The portraits that Van Gogh made of the Roulin family during this time reflect a deep connection with his friend, and exemplify the artist’s ambition to capture his sitters’ emotions rather than pure physical likeness – an idea inspired by predecessors such as Rembrandt and Frans Hals. Examples of these artists’ work will be displayed near Van Gogh’s portraits of the postman wearing his navy uniform with golden buttons (1888 and 1889), as well as three versions of the famous La Berceuse (1889), in which Augustine, portrayed against an ornately patterned floral wallpaper, holds a rope to rock an unseen cradle.

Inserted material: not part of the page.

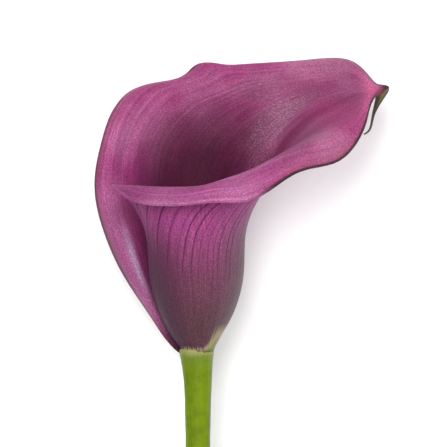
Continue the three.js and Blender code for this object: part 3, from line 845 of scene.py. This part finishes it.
def grained(leaf, colour):
    """Cell grain and lengthwise streaks, as lighter and darker shades of what lies under them."""
    shade = leaf.ramp(leaf.speckle, 0.0, 1.0, 0.69, 1.1)
    shade = leaf.times(shade, leaf.ramp(leaf.grain, 0.35, 0.68, 0.75, 1.28))
    shade = leaf.times(shade, leaf.ramp(leaf.streaks, 0.3, 0.75, 0.84, 1.2))
    colour = leaf.mix(1.0, colour, shade, "MULTIPLY")
    flecks = leaf.ramp(leaf.grain, 0.54, 0.72, 1.0, 1.15)
    greyer = leaf.join(leaf.times(flecks, 0.97), leaf.times(flecks, 1.1), flecks)
    return leaf.mix(1.0, colour, greyer, "MULTIPLY")


def foot_colour(leaf, colour):
    """The stem's green and a pale cream rim at the foot of the tube, rising along its right side."""
    ragged = leaf.scaled(leaf.minus(leaf.fibres, 0.5), 5.0, -0.6)
    right = leaf.ramp(leaf.u, 1.5, 7.5, 0.0, 5.0)
    above = leaf.minus(leaf.v, leaf.plus(right, ragged))
    foot = leaf.mix(leaf.ramp(above, -1.6, 0.2), FOOT_GREEN, FOOT_CREAM)
    into_tube = leaf.ramp(above, 0.0, leaf.ramp(leaf.u, 1.5, 7.5, 1.2, 4.5))
    flap_side = leaf.fade(leaf.u, -6.4, -5.2)
    return leaf.mix(leaf.larger(into_tube, flap_side), foot, colour)


def tail_colour(leaf, colour):
    """The beak turns red brown with a painted highlight at its end, then the tail olive with darker lines and
    a dark front margin, painted shade of its crease.
    """
    tail = leaf.mix(leaf.ramp(leaf.streaks, 0.35, 0.65), TAIL_BROWN, TAIL_OLIVE)
    # Painted shade in the crease along the front margin.
    tail = leaf.mix(leaf.ramp(leaf.across, 0.1, 0.5), TAIL_FRONT_SHADE, tail)
    tail = leaf.mix(leaf.ramp(leaf.across, 0.72, 0.95, 0.0, 0.8), tail, TAIL_BACK)
    tail = leaf.mix(leaf.ramp(leaf.along, 0.82, 0.9, 0.0, 0.85), tail, TAIL_END)
    beak = leaf.mix(leaf.ramp(leaf.across, 0.55, 0.95), BEAK_RED, BEAK_DARK)
    # A painted highlight on the beak's end.
    shine = leaf.oval((leaf.across, 0.9, 0.2), (leaf.along, 0.772, 0.014))
    beak = leaf.mix(leaf.fade(shine, 0.0, 1.0, 0.7), beak, BEAK_HIGHLIGHT)
    tail = leaf.mix(leaf.ramp(leaf.along, 0.745, 0.795), beak, tail)
    return leaf.mix(leaf.ramp(leaf.along, 0.66, 0.74), colour, tail)


def spathe_material():
    leaf = Leaf()
    veins = vein_lines(leaf, count=46.0, width=0.16, wander=1.3)
    inner = flap_colour(leaf, inner_colour(leaf))
    colour = leaf.mix(leaf.inside, outer_colour(leaf, veins), inner)
    for paint in (reddened_margin, roll_colour, edge_colour, grained, foot_colour, tail_colour):
        colour = paint(leaf, colour)

    height = leaf.scaled(veins, -0.8, leaf.scaled(leaf.streaks, 0.8, leaf.speckle))
    leaf.bump(height, 0.00011)
    roughness = leaf.ramp(leaf.grain, 0.3, 0.7, 0.36, 0.52)
    return leaf.finish(
        colour, roughness,
        Specular_IOR_Level=0.16, Sheen_Weight=0.05, Sheen_Roughness=0.35, Sheen_Tint=SHEEN_TINT,
        Subsurface_Weight=0.08, Subsurface_Radius=(0.9, 0.25, 0.4), Subsurface_Scale=0.001,
    )


def spadix_material():
    graph = Graph("spadix_florets")
    floret = graph.split(graph.vector("floret"))
    height, share = floret[0], floret[1]
    grain = graph.noise(graph.vector("bloom"), 6.0, 2.0)
    colour = graph.mix(graph.ramp(share, 0.1, 0.4), FLORET_GREEN, FLORET_YELLOW)
    colour = graph.mix(graph.fade(height, 0.1, 0.8, 0.85), colour, FLORET_GAP)
    colour = graph.mix(graph.ramp(grain, 0.4, 0.7, 0.0, 0.35), colour, POLLEN_CREAM)
    graph.bump(grain, 0.0001)
    return graph.finish(colour, 0.68, Specular_IOR_Level=0.3, Subsurface_Weight=0.1, Subsurface_Scale=0.001)


def skin_colour(graph, down, fibres, bloom, grain):
    """The stem's green skin with darker fibres, paler near the bloom and cream right under it."""
    clouds = graph.noise(bloom, 0.2, 2.0)
    colour = graph.mix(graph.ramp(clouds, 0.3, 0.7), STEM_GREEN, STEM_LIGHT_GREEN)
    colour = graph.mix(graph.ramp(fibres, 0.45, 0.75, 0.0, 0.5), colour, STEM_FIBRE)
    colour = graph.mix(graph.ramp(grain, 0.5, 0.75, 0.0, 0.3), colour, STEM_FLECK)
    colour = graph.mix(graph.fade(down, 0.0, 8.0, 0.6), colour, STEM_NECK)
    ragged = graph.scaled(graph.minus(fibres, 0.5), 5.0, down)
    return graph.mix(graph.fade(ragged, 0.4, 3.2, 0.7), colour, STEM_TOP_CREAM)


def cut_colour(graph, share, bloom):
    """The cut: pale and moist inside a darker skin, with scattered bundles of fibres."""
    pith = graph.mix(graph.ramp(graph.cells(bloom, 1.5), 0.05, 0.3), PITH_BUNDLE, PITH_PALE)
    return graph.mix(graph.ramp(share, 0.84, 0.97), pith, PITH_SKIN)


def stem_material():
    graph = Graph("stem_stalk")
    stalk = graph.split(graph.vector("stalk"))
    share, down = stalk[0], stalk[1]
    bloom = graph.vector("bloom")
    fibres = graph.noise(graph.vector("fibre"), 1.0, 3.0, 0.6)
    grain = graph.noise(bloom, 3.0, 2.0)
    skin = skin_colour(graph, down, fibres, bloom, grain)
    colour = graph.mix(graph.ramp(share, 0.97, 0.995), cut_colour(graph, share, bloom), skin)
    graph.bump(graph.scaled(fibres, 0.8, graph.times(grain, 0.4)), 0.00012)
    return graph.finish(
        colour, graph.ramp(fibres, 0.3, 0.7, 0.36, 0.5),
        Specular_IOR_Level=0.12, Subsurface_Weight=0.08, Subsurface_Radius=(0.6, 0.9, 0.2),
        Subsurface_Scale=0.0015,
    )


def dress():
    pieces = (
        (make_spathe(), spathe_material(), "spathe"),
        (make_spadix(), spadix_material(), "spadix"),
        (make_stem(), stem_material(), "stem"),
    )
    for piece, material, node in pieces:
        piece.data.materials.append(material)
        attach(piece, "root")
        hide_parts(node)


def make_floor():
    graph = Graph("floor_pale")
    material = graph.finish((FLOOR_SHADE, FLOOR_SHADE, FLOOR_SHADE, 1.0), 0.9, Specular_IOR_Level=0.1)
    mesh = bpy.data.meshes.new("floor")
    corners = [(x * FLOOR_HALF, y * FLOOR_HALF, 0.0) for x, y in ((-1, -1), (1, -1), (1, 1), (-1, 1))]
    mesh.from_pydata(corners, [], [(0, 1, 2, 3)])
    mesh.materials.append(material)
    floor = bpy.data.objects.new("floor", mesh)
    bpy.context.scene.collection.objects.link(floor)


def bloom_place(u, v, w):
    """A place in the bloom's frame, in metres of the lying pose, without flattening."""
    return (LIE_TURN @ Vector((u, v, w)) + Vector(LIE_SHIFT)) * MM


def make_light(name, place, size, power):
    light = bpy.data.lights.new(name, "AREA")
    light.shape = "DISK"
    light.size = size
    light.energy = power
    lamp = bpy.data.objects.new(name, light)
    lamp.location = bloom_place(*place)
    toward = bloom_place(*LIGHT_AIM) - lamp.location
    lamp.rotation_euler = toward.to_track_quat("-Z", "Y").to_euler()
    bpy.context.scene.collection.objects.link(lamp)


def make_sky():
    world = bpy.data.worlds.new("studio")
    world.use_nodes = True
    background = world.node_tree.nodes["Background"]
    background.inputs["Color"].default_value = (1.0, 1.0, 1.0, 1.0)
    background.inputs["Strength"].default_value = SKY_STRENGTH
    bpy.context.scene.world = world


def make_camera():
    data = bpy.data.cameras.new("camera")
    data.sensor_width = SENSOR_WIDTH
    data.lens = SENSOR_WIDTH * CAMERA_DISTANCE / FRAME_WIDTH
    data.clip_start = NEAREST_SEEN
    camera = bpy.data.objects.new("camera", data)
    camera.location = bloom_place(FRAME_MIDDLE[0], FRAME_MIDDLE[1], FRAME_MIDDLE[2] + CAMERA_DISTANCE)
    camera.rotation_euler = LIE_TURN.to_euler()
    bpy.context.scene.collection.objects.link(camera)
    bpy.context.scene.camera = camera


dress()
make_floor()
make_sky()
for name, (place, size, power) in LIGHTS.items():
    make_light(name, place, size, power)
make_camera()
bpy.context.scene.view_settings.view_transform = "Standard"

Works by Paul Gauguin will also feature in the exhibition. Sharing Van Gogh's house and studio in Arles, famously known as the Yellow House, Gauguin portrayed several members of the Roulin family, sketching baby Marcelle, drafting studies of Camille and painting Augustine. The chair on which Joseph sat when Van Gogh painted his portrait will be on display for the first time. It was among the items that Van Gogh stored with the Ginoux family at the Café de la Gare when he left Arles in 1889, eventually coming under the ownership of Theo’s son, also named Vincent, and later acquired by the Vincent van Gogh Foundation. Portraits of Joseph, Augustine and the children taken between 1902 and 1955 will be shown at the end of the exhibition.
The museum’s ground floor will lead visitors into a life-sized replica of the famous Yellow House. Reproductions of archival photographs will reimagine what the city looked like at the time, while materials will be provided for families to create their own portraits inside the artist’s recreated studio. A series of educational programmes and workshops will further animate the Yellow House throughout the exhibition’s run.
Vincent van Gogh, The Yellow House (The Street), 1888
Van Gogh and the Roulins. Together Again at Last is organised in collaboration with the MFA in Boston, and curated by Nienke Bakker (Van Gogh Museum) and Katie Hanson (MFA). The Van Gogh Museum houses two paintings from the Roulin series: Camille Roulin (1888) and Marcelle Roulin (1888). The MFA is home to two key works: Joseph Roulin (1888) and La Berceuse (1889).
Other works in the exhibition will be loaned from the Museum of Modern Art (MoMA), New York; the Kröller-Müller Museum, Otterlo; the Stedelijk Museum, Amsterdam; the Museum Boijmans Van Beuningen, Rotterdam; the Museum Folkwang, Essen, the Kunst Museum Winterthur, and the Philadelphia Museum of Art. The exhibition will be accompanied by an illustrated catalogue featuring contributions from the curators alongside texts by Chris Atkins, Rachel Childers, Bregje Gerritse, Erin Mysak, Richard Newman, Kathrin Pilz and Lydia Vagts.